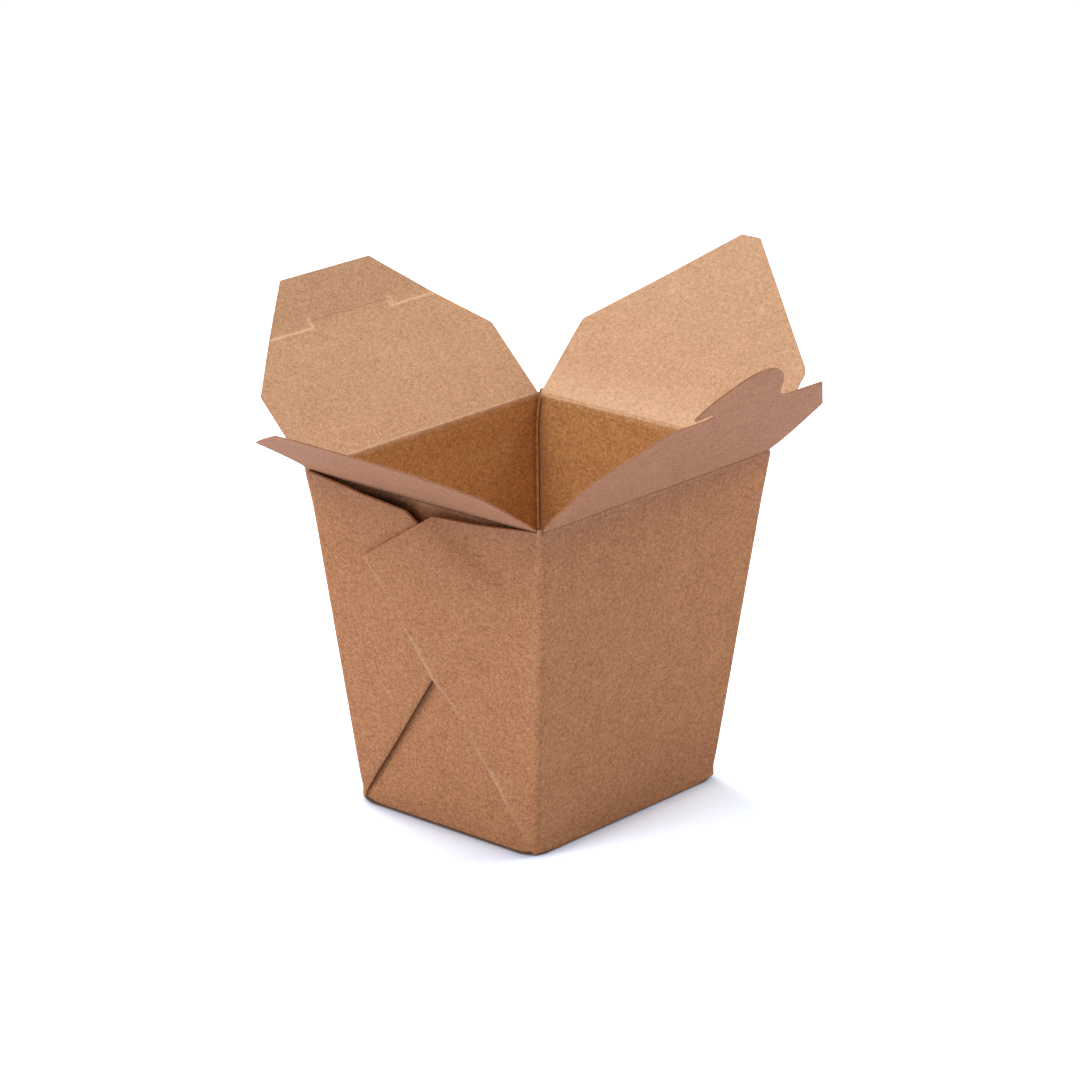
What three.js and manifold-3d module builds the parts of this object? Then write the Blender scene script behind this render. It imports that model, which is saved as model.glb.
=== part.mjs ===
// Noodle takeaway box, open and empty: one die-cut sheet of kraft board folded into a
// tapered tub whose two side walls carry the folded corner webs, with four lid flaps.
// Millimetres, +Z up. The origin is the centre of the base's underside. -Y is the plain
// wall whose flap carries the locking tongue, and +Y the one whose flap has the slit.

import * as THREE from 'three';
import { mergeVertices } from 'three/addons/utils/BufferGeometryUtils.js';
import Module from 'manifold-3d';

const wasm = await Module();
wasm.setup();

// ---------------------------------------------------------------- driving dimensions
const BOARD = 0.45;                       // thickness of the kraft board
const HEIGHT = 102;                       // crease of the front and back flaps
const RIM = { x: 101.6, y: 88.6 };        // over the creased corners, at the flap creases
const BASE = { x: 80.5, y: 66.0 };        // over the creased corners, at the base
const WEB_BUILD = 2 * BOARD;              // a folded web is two boards thick

const SIDE_CREASE_DROP = 0.6;             // the side flaps crease lower, so they tuck under
const CREASE_REACH = 0.9;                 // a wall's top edge lies this far below its crease
const CREASE_CLEAR = 0.15;                // crease axis to the wall's and flap's outer faces
const FLAP_ROOT = { plain: 0.1, side: 1 };  // a flap's board starts this far from its crease
const CUT_GAP = 0.3;                      // across the slit and the tip's score
const SHOULDER_RADIUS = 2;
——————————
> [Set exercise] Pick out the lines above that hold the string "this" and show them.

> [Finished exercise]
What three.js and manifold-3d module builds the parts of this object? Then write the Blender scene script behind this render. It imports that model, which is saved as model.glb.
const CREASE_REACH = 0.9;                 // a wall's top edge lies this far below its crease
const FLAP_ROOT = { plain: 0.1, side: 1 };  // a flap's board starts this far from its crease